I had been believing that the only way for me to feel safe was to stay where I was, holding on to the rock, but I wasn't seeing the bigger picture.
While out for a run in my neighborhood a few weeks ago, I became aware of my thighs rubbing together. Then, internally scanning my body, I noticed a little more jiggle from my stomach than I'd like. My brain went right into, "ugh, I need to cut back on the sweets, why can't my body just be how I want it to be?" Another thought crept in, "what would it be like to just love my body?"
It seems reasonable that, in order to change my body- to eat well and exercise consistently, I would need to be dissatisfied with it. I would need to believe my body isn't good enough as-is, and that belief would motivate change. But holding that belief is a lot like clinging to that rock. It gives a false sense of security and fails to see the bigger picture.
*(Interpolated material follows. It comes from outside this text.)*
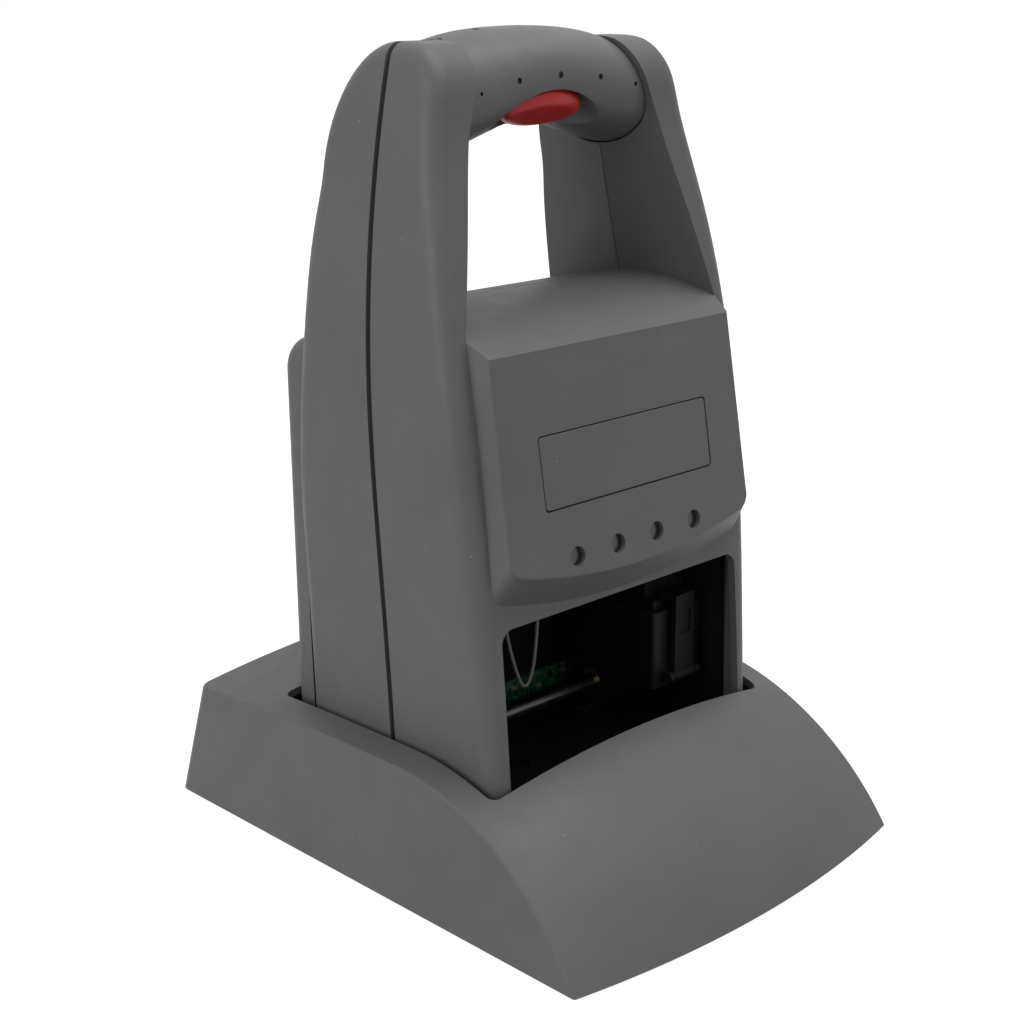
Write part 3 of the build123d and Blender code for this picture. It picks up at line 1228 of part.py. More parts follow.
with BuildPart() as carriage:
    with BuildSketch(Plane.XY.offset(CARRIAGE_FLOOR_Z)):
        with Locations((CARRIAGE_X, CARRIAGE_MIDDLE_Y)):
            RectangleRounded(CARRIAGE_WIDTH, CARRIAGE_DEPTH, 1.5)
    extrude(amount=CARRIAGE_TOP - CARRIAGE_FLOOR_Z)
    with BuildSketch(Plane.XY.offset(BLOCK_BASE_Z)):
        with Locations((CARRIAGE_X, ROD_Y)):
            Rectangle(CARRIAGE_WIDTH, 11)
    extrude(amount=CARRIAGE_FLOOR_Z - BLOCK_BASE_Z)
    with BuildSketch(Plane.XY.offset(CARRIAGE_FLOOR_Z + CARRIAGE_WALL)):
        with Locations((CARRIAGE_X, CARRIAGE_MIDDLE_Y)):
            Rectangle(CARRIAGE_WIDTH - 2 * CARRIAGE_WALL, CARRIAGE_DEPTH - 2 * CARRIAGE_WALL)
    extrude(amount=REACH, mode=Mode.SUBTRACT)
    with BuildSketch(Plane.XY.offset(CARRIAGE_FLOOR_Z - 1)):
        with Locations((CARRIAGE_X, (SNOUT_FRONT + SNOUT_BACK) / 2)):
            Rectangle(15 + SEAT, SNOUT_BACK - SNOUT_FRONT + SEAT)
    extrude(amount=REACH, mode=Mode.SUBTRACT)
    with BuildSketch(Plane.YZ.offset(CARRIAGE_LEFT - 1)):
        with Locations((ROD_Y, ROD_Z)):
            Circle(BUSHING_RADIUS)
    extrude(amount=CARRIAGE_WIDTH + 2, mode=Mode.SUBTRACT)
    for x in (CARRIAGE_X - LATCH_WIDTH / 2 - FIT - 2, CARRIAGE_X + LATCH_WIDTH / 2 + FIT):
        with BuildSketch(Plane.YZ.offset(x)):
            with Locations((HINGE_Y, HINGE_Z)):
                Circle(HINGE_BARREL)
            with Locations(((HINGE_Y + CARRIAGE_FRONT + 0.5) / 2, HINGE_Z)):
                Rectangle(CARRIAGE_FRONT + 0.5 - HINGE_Y, 2 * HINGE_BARREL)
        extrude(amount=2)
    with BuildSketch(Plane.YZ.offset(CARRIAGE_X - LATCH_WIDTH / 2 - FIT - 1)):
        with Locations((HINGE_Y, HINGE_Z)):
            Circle(HINGE_PIN)
    extrude(amount=LATCH_WIDTH + 2 * FIT + 2)
save(carriage, "carriage")

with BuildPart() as carriage_bushings:
    for x in (CARRIAGE_LEFT, CARRIAGE_RIGHT - 6):
        with BuildSketch(Plane.YZ.offset(x)):
            with Locations((ROD_Y, ROD_Z)):
                Circle(BUSHING_RADIUS - RUNNING / 2)
                Circle(ROD_RADIUS + RUNNING, mode=Mode.SUBTRACT)
        extrude(amount=6)
save(carriage_bushings, "carriage_bushings")

with BuildPart() as belt_clamp:
    with BuildSketch(Plane.YZ.offset(CARRIAGE_X - CLAMP_WIDTH / 2)):
        with Locations((CARRIAGE_BACK, CLAMP_Z)):
            Rectangle(
                2 * (BELT_FRONT + BELT_WIDTH + FIT - CARRIAGE_BACK),
                BELT_THICKNESS + 2 * RUNNING + 2 * CLAMP_WALL,
            )
        with Locations((CARRIAGE_BACK - REACH / 2, CLAMP_Z)):
            Rectangle(REACH, REACH, mode=Mode.SUBTRACT)
        with Locations((BELT_FRONT - FIT + REACH / 2, CLAMP_Z)):
            Rectangle(REACH, BELT_THICKNESS + 4 * RUNNING, mode=Mode.SUBTRACT)
    extrude(amount=CLAMP_WIDTH)
save(belt_clamp, "belt_clamp")

with BuildPart() as ink_cartridge:
    with BuildSketch(Plane.XY.offset(CARRIAGE_FLOOR_Z + CARRIAGE_WALL)):
        with Locations((CARRIAGE_X, (CARTRIDGE_FRONT + CARTRIDGE_BACK) / 2)):
            RectangleRounded(CARTRIDGE_WIDTH, CARTRIDGE_BACK - CARTRIDGE_FRONT, 0.8)
    extrude(amount=CARTRIDGE_TOP - CARRIAGE_FLOOR_Z - CARRIAGE_WALL)
    fillet(ink_cartridge.faces().sort_by(Axis.Z)[-1].edges(), 0.7)
    with BuildSketch(Plane.XY.offset(CARTRIDGE_STEP_Z)):
        with Locations((CARRIAGE_X, CARTRIDGE_FRONT)):
            Rectangle(REACH, 8)
    extrude(amount=REACH, mode=Mode.SUBTRACT)
    with BuildSketch(Plane.XY.offset(NOZZLE_Z + 0.5)):
        with Locations((CARRIAGE_X, (SNOUT_FRONT + SNOUT_BACK) / 2)):
            Rectangle(15, SNOUT_BACK - SNOUT_FRONT)
    extrude(amount=CARRIAGE_FLOOR_Z + CARRIAGE_WALL + 1 - NOZZLE_Z - 0.5)
save(ink_cartridge, "ink_cartridge")

with BuildPart() as nozzle_plate:
    with BuildSketch(Plane.XY.offset(NOZZLE_Z)):
        with Locations((CARRIAGE_X, (SNOUT_FRONT + SNOUT_BACK) / 2)):
            Rectangle(13, SNOUT_BACK - SNOUT_FRONT - 1)
    extrude(amount=0.5)
save(nozzle_plate, "nozzle_plate")

with BuildPart() as cartridge_latch:
    with BuildSketch(Plane.YZ.offset(CARRIAGE_X - LATCH_WIDTH / 2)):
        with Locations((HINGE_Y, (HINGE_Z + LATCH_TOP) / 2)):
            Rectangle(1.8, LATCH_TOP - HINGE_Z)
        with Locations((HINGE_Y, HINGE_Z)):
            Circle(HINGE_BARREL)
        with Locations(((HINGE_Y - 0.9 + CARTRIDGE_FRONT + 2.4) / 2, LATCH_TOP - 0.85)):
            Rectangle(CARTRIDGE_FRONT + 2.4 - HINGE_Y + 0.9, 1.7)
        with Locations((HINGE_Y, HINGE_Z)):
            Circle(HINGE_PIN + RUNNING, mode=Mode.SUBTRACT)
    extrude(amount=LATCH_WIDTH)
    with BuildSketch(Plane.XZ.offset(-(HINGE_Y - 0.9))):
        with Locations((CARRIAGE_X, 62)):
            RectangleRounded(5, 8, 1)
    extrude(amount=-0.5, mode=Mode.SUBTRACT)
save(cartridge_latch, "cartridge_latch")

# Battery pack
TERMINAL_X = (-7.5, -2.5, 2.5, 7.5)
TERMINAL_WIDTH = 2.8
CONTACT_FACE_Y = 39.1        # the housing's back where the contacts are

with BuildPart() as battery_pack:
    with BuildSketch(Plane.YZ.offset(-BATTERY_HALF)) as pack_side:
        with BuildLine():
            Polyline(
                (20, BATTERY_BASE),
                (BATTERY_BACK, BATTERY_BASE),
                (BATTERY_BACK, BATTERY_TOP),
                (20, BATTERY_TOP),
                close=True,
            )
        make_face()
        back_corners = pack_side.vertices().group_by(Axis.X)[-1].sort_by(Axis.Y)
        fillet(back_corners[-1], BATTERY_SHOULDER)
        chamfer(back_corners[0], 1)
    extrude(amount=2 * BATTERY_HALF)
    side_edges = battery_pack.edges().filter_by(lambda e: abs(e.center().X) > BATTERY_HALF - 0.1)
    back_edges = side_edges.filter_by(lambda e: e.center().Y > 30)
    fillet(back_edges, BATTERY_CORNER)
    clear_of_body = body_form(-FIT, BODY_BASE - 5)
    for lift in (0, BATTERY_TRAVEL / 2, BATTERY_TRAVEL):
        add(clear_of_body.moved(Location((0, 0, -lift))), mode=Mode.SUBTRACT)
    for side in (-1, 1):
        with BuildSketch(Plane.XY.offset(BATTERY_BASE - 1)):
            with Locations((side * BATTERY_RAIL_X, REAR_LINE[0][0])):
                Rectangle(BATTERY_RAIL_WIDTH + 2 * FIT, 2 * (BATTERY_RAIL_DEPTH + 3 * FIT))
        extrude(amount=BATTERY_RAIL_Z[1] - BATTERY_BASE + 1 + FIT, mode=Mode.SUBTRACT)
    with BuildSketch(Plane.XZ.offset(-20)):
        with Locations(*[(x, CONTACT_Z) for x in TERMINAL_X]):
            Rectangle(TERMINAL_WIDTH, CONTACT_HEIGHT - 1)
    extrude(amount=-(CONTACT_FACE_Y + 1.3 - 20), mode=Mode.SUBTRACT)
save(battery_pack, "battery_pack")

with BuildPart() as battery_terminals:
    with BuildSketch(Plane.XZ.offset(-(CONTACT_FACE_Y + 0.6))):
        with Locations(*[(x, CONTACT_Z) for x in TERMINAL_X]):
            Rectangle(TERMINAL_WIDTH, CONTACT_HEIGHT - 1)
    extrude(amount=-0.7)
save(battery_terminals, "battery_terminals")

with BuildPart() as battery_contacts:
    with BuildSketch(Plane.XZ.offset(-(CONTACT_FACE_Y - 5))):
        with Locations((0, CONTACT_Z)):
            Rectangle(2 * (CONTACT_HALF - SEAT / 2), CONTACT_HEIGHT - SEAT)
    extrude(amount=-4)
    with BuildSketch(Plane.XZ.offset(-(CONTACT_FACE_Y - 1.5))):
        with Locations(*[(x, CONTACT_Z) for x in TERMINAL_X]):
            Rectangle(TERMINAL_WIDTH - 1, CONTACT_HEIGHT - 3)
    extrude(amount=-1.4)
    with BuildSketch(Plane.XZ.offset(-(MAIN_BOARD_Y + BOARD))):
        with Locations((0, CONTACT_Z)):
            Rectangle(2 * CONTACT_HALF - 4, CONTACT_HEIGHT - 2)
    extrude(amount=-(CONTACT_FACE_Y - 5 - MAIN_BOARD_Y - BOARD))
save(battery_contacts, "battery_contacts")
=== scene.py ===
"""Finishes, small fittings, light and camera for a handheld inkjet printer in its docking base.

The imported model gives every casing, board, shaft and screw its place. This script dresses them in
moulded plastic, steel, brass and rubber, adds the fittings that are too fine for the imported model,
and sets the studio and the camera. Lengths are in metres, and MM turns millimetres into them.
"""

import logging
import math
from dataclasses import dataclass, field
from enum import Enum

import bmesh
import bpy
from mathutils import Matrix, Vector


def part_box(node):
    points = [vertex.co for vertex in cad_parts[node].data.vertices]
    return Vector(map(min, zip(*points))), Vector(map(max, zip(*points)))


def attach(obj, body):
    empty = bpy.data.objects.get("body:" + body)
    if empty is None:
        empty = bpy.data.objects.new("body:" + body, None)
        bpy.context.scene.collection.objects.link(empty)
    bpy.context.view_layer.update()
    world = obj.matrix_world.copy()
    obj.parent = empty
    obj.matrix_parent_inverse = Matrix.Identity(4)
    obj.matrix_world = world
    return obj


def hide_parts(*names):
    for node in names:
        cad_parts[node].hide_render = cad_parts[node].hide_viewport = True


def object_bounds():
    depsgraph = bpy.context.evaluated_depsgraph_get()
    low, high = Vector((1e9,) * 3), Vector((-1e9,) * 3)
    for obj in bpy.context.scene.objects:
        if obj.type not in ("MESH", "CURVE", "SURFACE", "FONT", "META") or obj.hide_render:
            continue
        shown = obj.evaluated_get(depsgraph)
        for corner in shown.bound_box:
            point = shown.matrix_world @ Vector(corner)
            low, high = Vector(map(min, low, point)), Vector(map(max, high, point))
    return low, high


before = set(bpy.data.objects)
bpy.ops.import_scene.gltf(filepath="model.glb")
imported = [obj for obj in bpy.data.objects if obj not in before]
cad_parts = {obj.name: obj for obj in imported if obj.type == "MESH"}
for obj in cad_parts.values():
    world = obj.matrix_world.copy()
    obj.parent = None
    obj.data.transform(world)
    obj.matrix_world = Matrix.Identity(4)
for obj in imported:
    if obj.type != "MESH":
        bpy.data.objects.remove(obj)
CAD_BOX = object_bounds()
MM = 0.001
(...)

Letting go of the belief that my body isn't good enough, and accepting is exactly as it is, feels like sitting back in that harness. It seems like I'm letting go of safety, but in reality it's the only way to get where I ultimately want to go. By accepting myself, I'm not giving up on taking care of my body. In fact, it's just the opposite. Part of taking care of my body is loving it, and when I love it, I eat well and exercise consistently.
I have years of practice thinking that my body isn't good enough, so it's going to take me some time to learn new thought patterns. For now, whenever the not-good-enough thoughts arise, I respond with my new thought: "I am choosing to love my body today."
Sometimes the beliefs we cling to seem like the safest or most comfortable option. We don’t notice the severity of the stress or exhaustion we feel. We confuse ease with stability. We’re afraid to let go, not realizing that releasing the grip might feel better than spider clinging to our current life.
Letting go is the only way to move toward where we ultimately want to be.